DQS drops jobs on SuSE 6.3 cluster

Fri Nov 3 06:43:48 PST 2000

Dear Michael,

thanks a lot for your hint. In the mean time I have been experimenting a bit
more, and I think now the problem was due to something else. i.e. I didn't
apply the patch (yet).

I observed that which queue actually executes the job depended on where I
submitted it. So, I started to look at file systems.

The example dqs.sh uses the -cwd flag to run the job in the current
directory, and also put the output files over there. This will obviously
only work when the current directory is mounted on all systems, and with
identical names. The job runs only on those systems (i.e. queues) which
happen to have a directory with the same name.

To achieve this, I used symbolic links, but it looks like qsub resolves the
symbolic link to its original name (which is NOT common to all systems).

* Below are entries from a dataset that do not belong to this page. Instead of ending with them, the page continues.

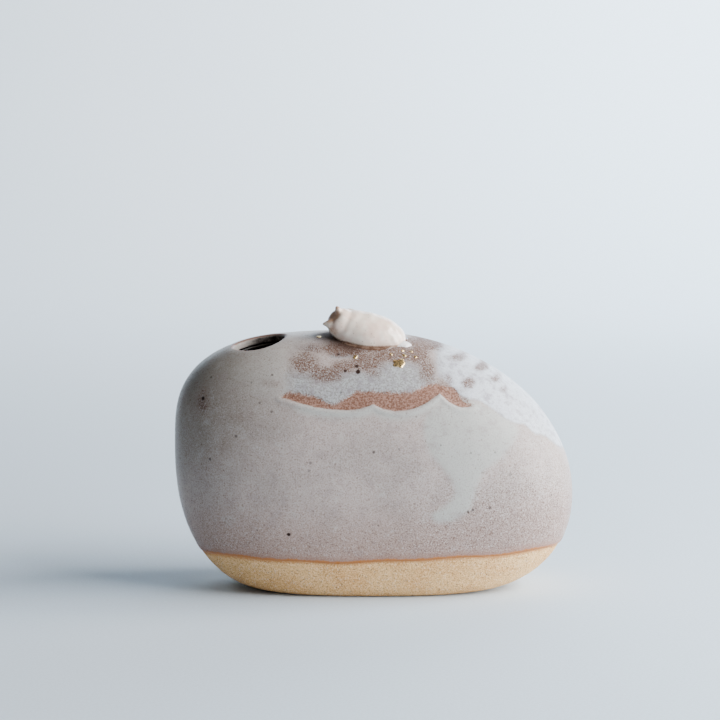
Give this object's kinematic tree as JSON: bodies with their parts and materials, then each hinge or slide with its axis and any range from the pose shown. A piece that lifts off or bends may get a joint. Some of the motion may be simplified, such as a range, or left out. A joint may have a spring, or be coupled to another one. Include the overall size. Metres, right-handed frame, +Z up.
{
  "type": "bud vase",
  "caption": "Pebble-shaped stoneware bud vase with a small oval mouth on its shoulder and a porcelain animal lying on its crown.",
  "frame": {"origin": "middle of the object's box on the ground plane", "axes": "+Z up, +X along the pebble's long axis towards its tapered end and away from the mouth, -Y towards the viewer"},
  "size_m": [0.1249, 0.0601, 0.0918],
  "materials": {
    "stoneware_clay": "bare, sandy, warm tan stoneware with grog and fine pits",
    "speckled_glaze": "satin warm grey-lavender glaze, thickly speckled with fine brown and a few black specks, rusty at its lower edge",
    "white_glaze": "satin bluish-white overglaze, mottled brown where thin",
    "liner_glaze": "satin grey glaze inside",
    "bond_glaze": "glossy brownish melted glaze round the foot of the animal",
    "porcelain": "glossy pinkish-white porcelain",
    "gold": "bright ragged flecks of gold"
  },
  "bodies": {
    "root": {"lower_half": "stoneware_clay", "upper_half": "stoneware_clay", "outer_glaze": "speckled_glaze", "white_overglaze": "white_glaze", "liner_glaze": "liner_glaze", "figure_bond": "bond_glaze", "animal_body": "porcelain", "animal_head": "porcelain", "animal_ear_front": "porcelain", "animal_ear_back": "porcelain", "animal_tail": "porcelain", "gold_fleck_1": "gold", "gold_fleck_2": "gold", "gold_fleck_3": "gold", "gold_fleck_4": "gold", "gold_fleck_5": "gold", "gold_fleck_6": "gold", "gold_fleck_7": "gold", "gold_fleck_8": "gold"}
  },
  "joints": []
}
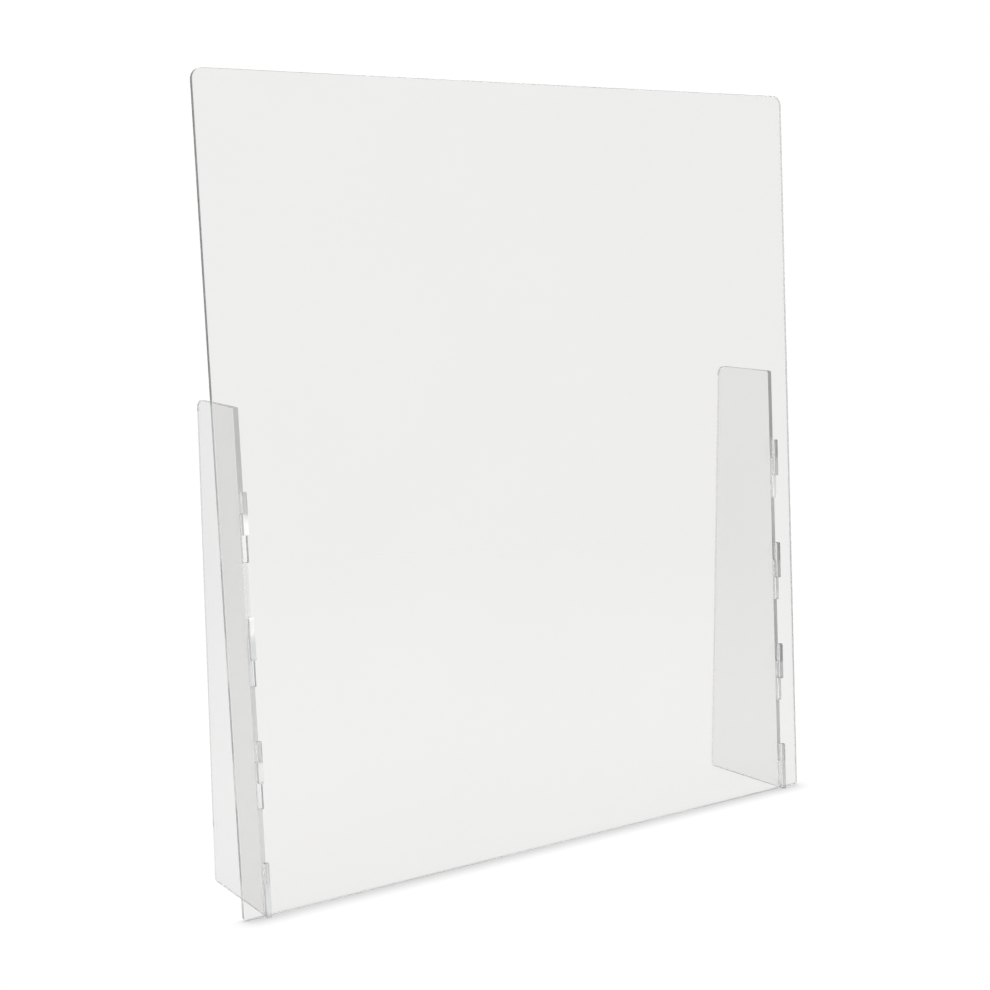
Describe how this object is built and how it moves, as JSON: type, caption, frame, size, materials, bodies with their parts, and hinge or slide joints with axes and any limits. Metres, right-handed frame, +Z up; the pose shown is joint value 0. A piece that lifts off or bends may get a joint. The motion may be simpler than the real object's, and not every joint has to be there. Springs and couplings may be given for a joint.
{
  "type": "countertop shield",
  "caption": "Free-standing clear acrylic privacy and splash shield for a desk or counter: a large flat sheet that hooks onto two tapered side wings.",
  "frame": {"origin": "middle of the footprint, on the surface that the shield stands on", "axes": "+Z up, +X along the shield to the viewer's right, -Y the way the shield faces, +Y back along the wings"},
  "size_m": [0.8064, 0.1524, 0.9144],
  "materials": {
    "shield_sheet": "polished",
    "wing_sheet": "polished"
  },
  "bodies": {
    "left_foot": {"left_wing": "wing_sheet"},
    "shield": {"front_shield": "shield_sheet"},
    "right_foot": {"right_wing": "wing_sheet"}
  },
  "joints": [
    {"name": "shield_lift", "type": "slide", "parent": "left_foot", "child": "shield", "axis": [0, 0, 1], "range_m": [0, 0.0297]},
    {"name": "right_foot_stay", "type": "slide", "parent": "shield", "child": "right_foot", "axis": [0, 0, -1], "range_m": [0, 0.0297]}
  ],
  "couplings": [
    {"joint": "right_foot_stay", "follows": "shield_lift", "ratio": 1}
  ]
}
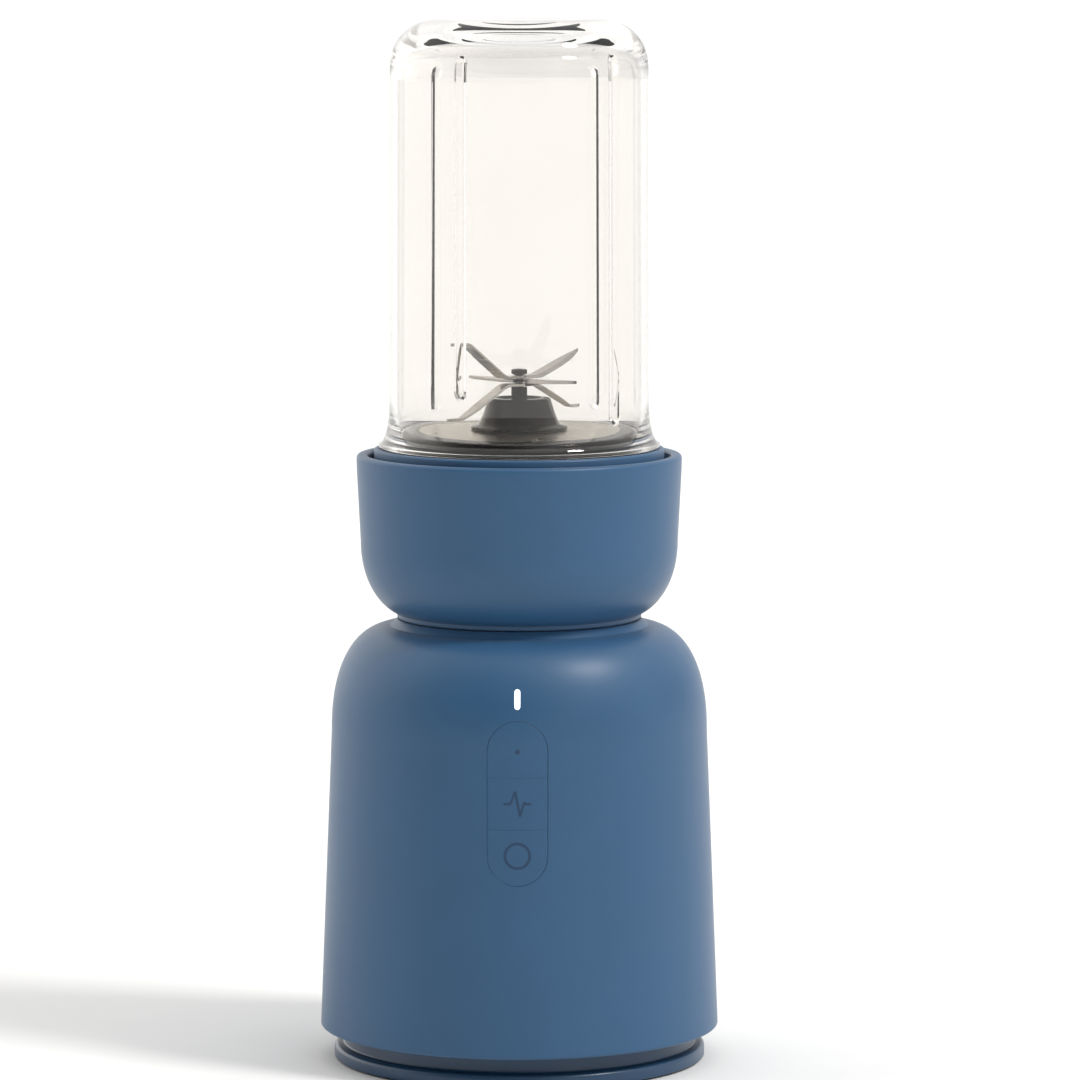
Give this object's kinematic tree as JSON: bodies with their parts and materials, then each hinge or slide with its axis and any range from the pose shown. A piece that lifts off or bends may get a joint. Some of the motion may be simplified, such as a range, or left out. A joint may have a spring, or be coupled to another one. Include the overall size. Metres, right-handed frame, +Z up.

I have the following setup:
- 4 Linux machines, called pp1,pp2,...
- each has a /data partition, which they export (for NFS)
- pp1 mounts the /data partitions of the other machines as /pp2-data etc.
- On pp1, I linked /data as /pp1-data.

Net result: on each machine, you can do 'cd /ppx-data/bla', and end up in
the same physical location.

However, if I am on pp1, 'cd /pp1-data/bla', 'qsub dqs.sh', it turns out
that the job ONLY runs when it was assigned to a queue on pp1. Looking at
the output of the job, I see that PWD was set to /data/bla, and not to
/pp1-data/bla as expected.
On the other hand, when I do exactly the same, but from (say) pp2,
everything works fine.

[ I tested this by creating a /data/bla on pp2 as well. Then indeed the job
runs in  a queue on pp2 as well, with output in pp2:/data/bla, and not in
pp1:/data/kris ]

So, at the moment, everything seems to work fine when I submit from a
machine which mounts the cwd.
An alternative solution would be to rename the partitions as pp1:/pp1-data,
such that I wouldn't need the symbolic link.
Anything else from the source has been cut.